The participants in the study said they worried about appearing biased and the way they have learned to deal with the negative stimuli (black people) is by ignoring it.

So perhaps this is why as I’m walking down the street white folks have just brushed past me as if I wasn’t there.  But why is it they always seem to have a full description when a brother is committing a crime?

The study explains the stranger on the street but what about in other situations?  Like on bus rides or classroom settings or the work day?  I remember going up to a coworker in a different department and asking them a question about something.  I’ve encountered the person before and I consider myself to be pretty friendly, they asked me how long I had been working there and I told them 10 years and reintroduced myself.

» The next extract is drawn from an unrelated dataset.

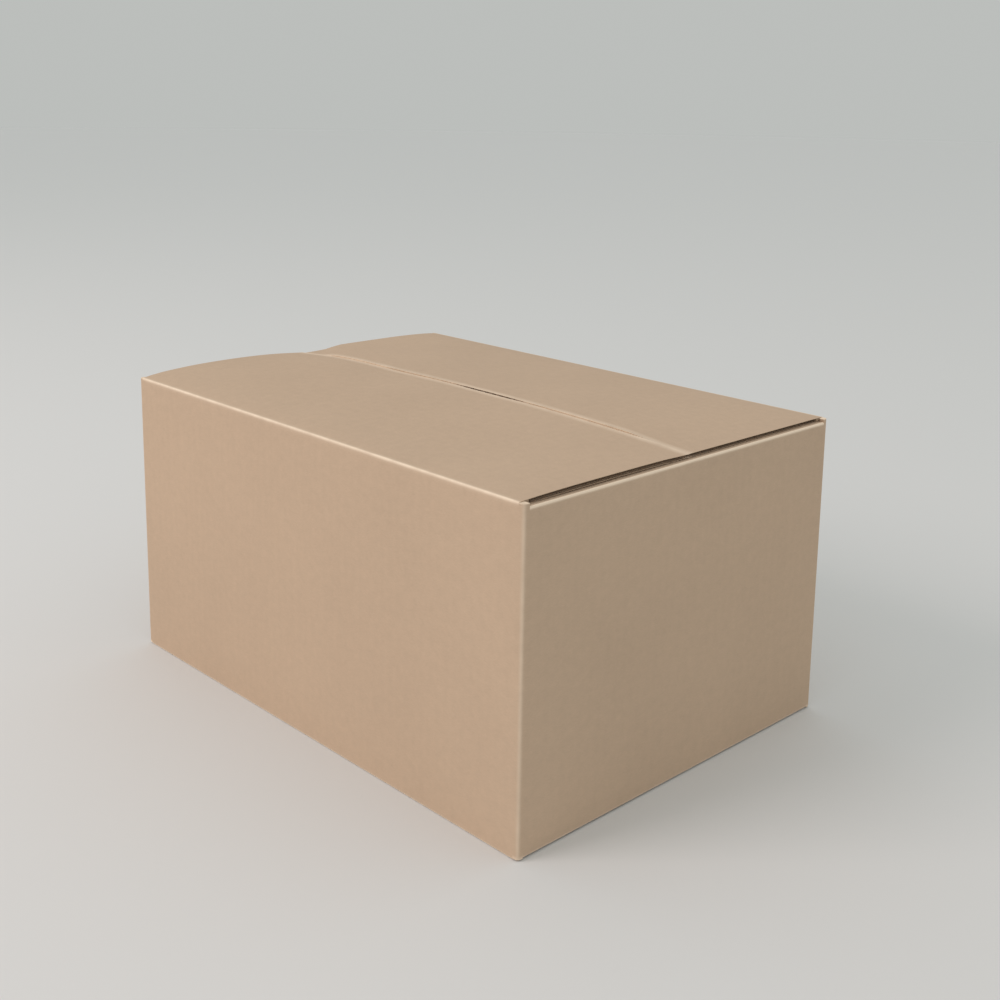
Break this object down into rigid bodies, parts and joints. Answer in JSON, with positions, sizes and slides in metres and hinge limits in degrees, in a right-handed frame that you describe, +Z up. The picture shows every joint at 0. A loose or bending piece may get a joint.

Then there’s my daughter who recently complained about an incident in a dance class that she had.  She has been dancing for 10 years and has been in a couple of shows with the girls  but it seems like every school year they want to act “brand new” on her.  I told her to forget about them.  But last fall one of the girls was sitting around and discussing (with another white girl) how much fun they had over someone’s house. 

“Yeah, she was so nice,” said the second girl.  “I forget what her name is, do you remember it.”

“No, I don’t remember it,” said the first girl.  She turns to a black girl in class and asks her if she remembers her name.

The black girl doesn’t know what they are talking about.

“You know, she was in X play with us?  We went over her house and had a sleepover and made pizzas and stuff?  Don’t you remember?”

The black girl looked at them, confused.  She had no idea what they were talking about.  But my daughter did.  She was the “missing black” girl who shared in the slumber pizza party and they even exchanged gifts and pictures.

“And they just act like I’m not there!” my daughter said, crying on my shoulder. “I’ve been with these girls in classes every Saturday for years and they don’t see me.  In school this girl asked me when did I start taking Saturday classes and we were in several plays together.  What the hell is wrong with them?”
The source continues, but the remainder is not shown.